Native English speakers need a way to more easily sing along at pagodes, because the events are fueled by participation, and the native English speakers are not able to contribute as much as they would like.

Ideate Solutions

illustrations of possible solutions

Talking with some of the pagode musicians, I came up with a few possible solutions:

  1. By organizing fun monthly pagode song learning workshops for non-Portuguese speakers, non-Brazilian samba-lovers will be more prepared and empowered to participate with their voices at pagodes.
  2. By creating a song list for the pagodes and distributing lyric sheets, non-Portuguese speakers will be able to sing along easier, at least when they know the melody but not the lyrics.
  3. By creating a band that combines pagode instruments, rhythms, and sensibilities with English lyrics from famous songs, non-Portuguese speakers (as well as more people from diverse backgrounds) will be able to sing along and participate fully in pagodes.

We’ll know any of these to be a true solution when we see more participation at Portland pagodes.

Design + Test

After weighing the pro’s and con’s of each solution, I decided that creating a new band combining pop-soul songs in English with Brazilian instruments, rhythms and stylings would be the most innovative and highest impact solution. I began recruiting musicians that understood both genres, were from the Pagode/samba community, and could help launch a minimum viable band.

POPgoji Prototype

Creating a Minimum Viable Band = (2 vocals, 2 drums, 1 guitar, 1 trumpet) + 3 songs

The minimum viable band: small restaurant venue with casual small band

I took on the role of musical director (the product manager of a band), and facilitated the group to be as collaborative as possible in choosing and composing songs, arranging them, and strategic planning. The reason for this collaborative horizontal hierarchy was to help the band’s aesthetic best represent the diversity of the community, as well as model community participation for the pagodes. I named the project POPgoji, as a PUN and portmanteau of the Brazilian Portuguese word pagode (spelling it more phonetically), and incorporating the reference to pop music and a tropical place with goji(berry). I booked us a low stakes show at a small venue with a short 15 minute time slot (a minimum viable performance length for testing). This deadline allowed us to make sprint goals. We put together 3 songs, then tested the project on a small audience of brazilian music/culture fans at a small venue called Eugenios on a Brazilian themed music night.
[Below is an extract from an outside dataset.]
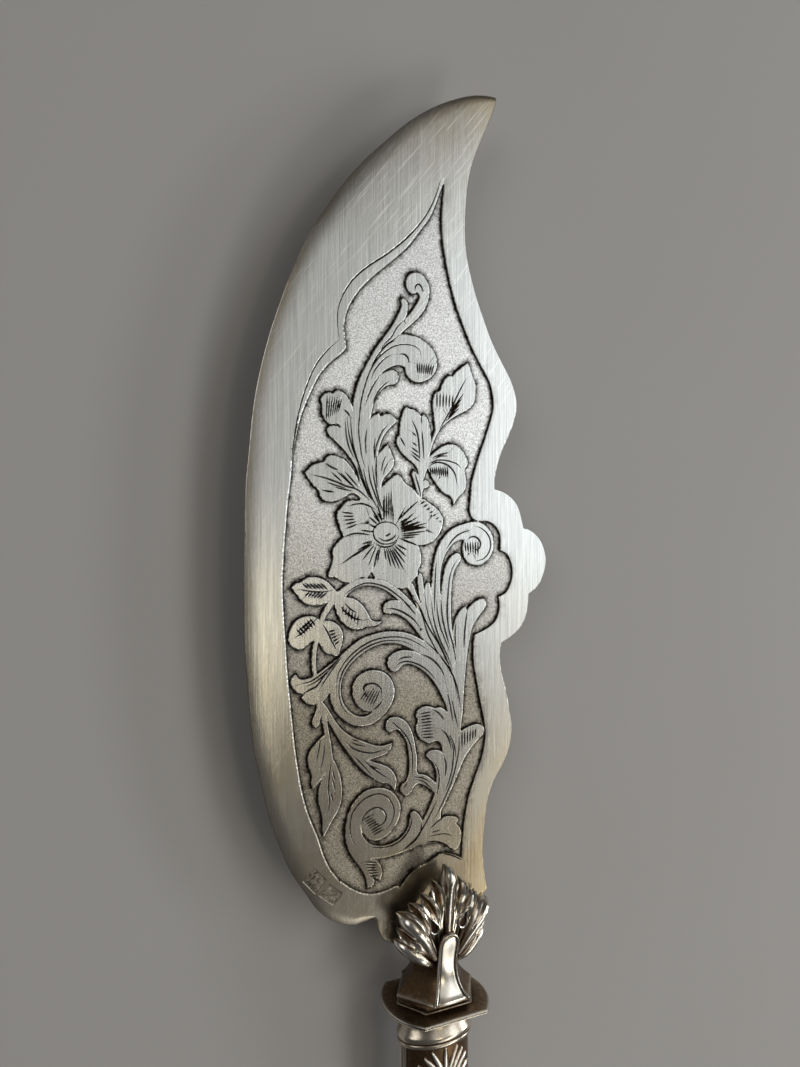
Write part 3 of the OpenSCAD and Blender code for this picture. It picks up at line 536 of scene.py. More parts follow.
HATCHES = [
    ([(417, 362), (418, 374)], [(434, 364), (431, 375)], 8),
    ([(327, 395), (326, 420)], [(342, 397), (338, 412)], 7),
    ([(341.5, 512), (353, 513.5)], [(346, 528.5), (357, 524)], 5),
    ([(384, 520), (384, 495)], [(391, 520), (391, 490)], 4),
    ([(399, 523), (408, 518)], [(400, 528), (418, 522)], 3),
    ([(400, 530), (427, 523)], [(401, 534), (426, 531)], 3),
    ([(401, 536), (420, 534)], [(401, 538), (415, 537)], 2),
    ([(396, 544), (407, 550)], [(392, 546), (405, 563)], 3),
    ([(391, 547), (404, 570)], [(386, 548), (391, 567)], 4),
    ([(384, 548), (386, 560)], [(376, 546), (368, 566)], 3),
    ([(372, 541), (362, 544)], [(371, 544), (352, 557)], 3),
    ([(400, 525), (414, 513)], [(401, 531), (424, 526)], 4),
    ([(380, 522), (371, 508)], [(384, 521), (383, 500)], 3),
    ([(374, 545), (362, 560)], [(376, 546), (368, 566)], 2),
    ([(377, 524), (369, 517)], [(382, 521), (377, 512)], 3),
    ([(376, 528), (369, 524)], [(374, 532), (360, 530)], 2),
    ([(420, 504), (425, 501)], [(439, 522), (441.5, 521)], 7),
    ([(437, 392), (437, 408)], [(453, 395), (452, 408)], 6),
    ([(464, 393), (450, 412)], [(459, 408), (446, 421)], 4),
    ([(430, 467), (431, 475)], [(447, 466), (448, 478)], 9),
    ([(465, 542), (466, 552)], [(478, 541), (478, 556)], 6),
    ([(360, 700), (367, 690)], [(372, 707), (380, 690)], 6),
    ([(420, 714), (431, 712)], [(422, 738), (434, 737)], 9),
    ([(462, 732), (462, 748)], [(476, 728), (475, 738)], 6),
    ([(363, 820), (372, 815)], [(372, 836), (384, 829)], 8),
    ([(364, 862), (377, 863)], [(369, 877), (379, 875)], 6),
    ([(302, 583.5), (308, 589)], [(320, 583), (327, 589.5)], 6),
    ([(304, 597), (309, 592)], [(319, 599), (327, 592)], 6),
    ([(343, 606), (342, 613)], [(358, 615), (357, 626)], 6),
    ([(296, 629), (302, 636)], [(309, 618), (315, 626)], 6),
    ([(328, 632), (335, 630)], [(334, 645), (339, 641)], 5),
]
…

Audience feedback quotes: "when's the next show?"? and "I love what you're doing!"?

Iterations

The second show we were able to increase our performance time to 45minutes. The feedback was again very positive; however, I observed how reserved the crowd seemed to be for music that was intended to be vibrant participatory party music.

Requirements for 2nd Iteration:

  • Add 4 songs to fill a 60 min performance
  • Remove chairs from the stage & enable the whole band to play standing
  • Change venue: better lighting, full bar, dance space, reputation for concerts

This next iteration was gold. Venues quickly filled with Samba lovers, Brazilian expats, and dance party fans. The air was electric, hot, sweaty, and everything we had hoped for.

POPgoji on stage at the Star Theater
Press article on POPgoji

Audience members soon became loyal fans, telling their friends to follow us too. We continued to iterate, adding and trading out musicians. Our audience and venues increased in size. We built themed shows and unique collaborations with established artists. We started to get local press, radio play, and then invitations to festivals. We released our first self-titled album in 2018 on all platforms.



Learnings

Design thinking is a method for all fields, from creative art projects to rocket science. It’s a process for designing solutions. Many musicians, we create from our own point of view, pursuing our own pleasure or catharsis. I love that experience with music; but, if the goal of a band is to make music for an audience, with a desire to sell tickets and albums, then it is beneficial to use design thinking, to consider who the target audience is and what their needs/wants are.